Atlas Shrugged: The Lion’s Share

Atlas Shrugged, part II, chapter III

Now that we’ve seen Lillian’s reaction to her discovery of Hank’s affair, let’s flash back briefly. Earlier in the chapter, while Hank and Dagny were in bed together, she said this to him:

“Hank, I want nothing from you except what you wish to give me. Do you remember that you called me a trader once? I want you to come to me seeking nothing but your own enjoyment. So long as you wish to remain married, whatever your reason, I have no right to resent it. My way of trading is to know that the joy you give me is paid for by the joy you get from me — not by your suffering or mine. I don’t accept sacrifices and I don’t make them…. If ever the pleasure of one has to be bought by the pain of the other, there better be no trade at all. A trade by which one gains and the other loses is a fraud.”

The contrast we’re meant to see is that Dagny only wants to continue their liaison as long as it gives them both pleasure, while Lillian wants to keep Hank chained to her even though he hates their marriage. Notably, what’s left out of this equation is Lillian’s feelings and desires. After all, the “trade” of Hank’s fidelity may bring pleasure to Dagny, but it brings pain and suffering to her, and even though Hank promised to be faithful to her, that pledge is irrelevant because shut up that’s why.

But there’s an interesting point to be made here. Rand expects her heroes to live by the same moral code in business as they do in their personal lives, so Dagny’s statement is clearly intended to be a general principle. She takes it for granted that in a capitalist utopia, every trade would benefit both parties. The reason she believes this is that in her worldview, it’s only the government, or some other illegitimate source of coercive power like a nagging wife, which can force a person to make a trade that disadvantages them. If there were no coercion and people were free to choose, then trades that weren’t mutually beneficial wouldn’t be made, and we’d all be better off.

This assertion showcases Ayn Rand’s almost childlike naivete about how her theories would play out in practice. Eliminating government as she wants wouldn’t decrease coercion at all. In fact, it would increase it.
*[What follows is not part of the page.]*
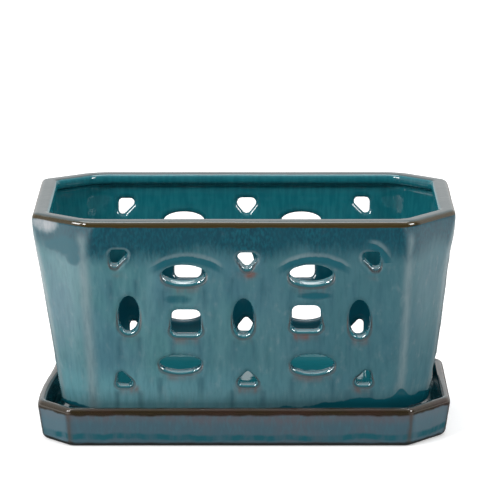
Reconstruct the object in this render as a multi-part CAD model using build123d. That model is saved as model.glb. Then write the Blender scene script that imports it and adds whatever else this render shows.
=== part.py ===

To see why, let’s imagine we live in a free-market utopia, and let’s play by the rules and stipulate that I can’t directly force you to do my bidding. But what I can do is wait for an accident of circumstance to come along, something that puts you in a position of desperate need, and then offer to help you only if you’ll agree to onerous terms. The result is the same; the only difference is that I’m letting nature create the coercion for me. In a world where there’s no social safety net for people to fall back on, this would happen all the time.

For example, if I’m a wealthy commodities trader and you’re a cash-crop farmer in a poor country, I can demand that you sell your harvest to me for less than it cost you to produce it. Even though you’re losing money on the deal, you’d have to take it, because any money is better than none, and while I can always shop around elsewhere, you can’t afford to wait; your crop will rot in the fields if it’s not bought. (This has often happened with coffee farmers.) Or, more speculatively, what if I’m a doctor who’s invented the cure for a deadly disease; can I demand that you be my slave for life in exchange for giving it to you?

A contract that’s agreed to only because of a vast disparity in bargaining power is sometimes called a leonine contract, after an Aesop’s fable about animals that go hunting together:

The Lion went a-hunting with the Fox, the Jackal, and the Wolf. They hunted till at last they surprised a Stag and took its life. Then came the question how the spoil should be divided. “Quarter me this Stag,” roared the Lion; so the other animals skinned it and cut it into four parts. Then the Lion took his stand in front of the carcass and pronounced judgment: “The first quarter is for me in my capacity as King of Beasts; the second is mine as arbiter; another share comes to me for my part in the chase; and as for the fourth quarter, I should like to see which of you will dare to lay a paw upon it.”

In Rand’s eyes, any contract that wasn’t the direct product of force or fraud is “fair”. In the real world, we recognize that naturally occurring coercion can give rise to the same harmful result. That’s why a contract can be voided by a court on the grounds of unconscionability, if it’s grossly unfair to one party. (Admittedly, this is a power that judges don’t use nearly as often as they should.)

The recognition of this unfairness has also given rise to the concept of fair trade, where wealthy consumers agree to pay a higher price so that impoverished producers can make a living wage from their labor. Ayn Rand would probably denounce this as “altruism”, which is the supreme evil in her philosophy (remember, she thinks it’s immoral to give things to other people just for their benefit). Then again, as we’ve just seen, she also holds that trade shouldn’t occur unless both parties gain by it. It’s the insistence on these mutually contradictory propositions that throws Objectivism into a paradox it can’t resolve.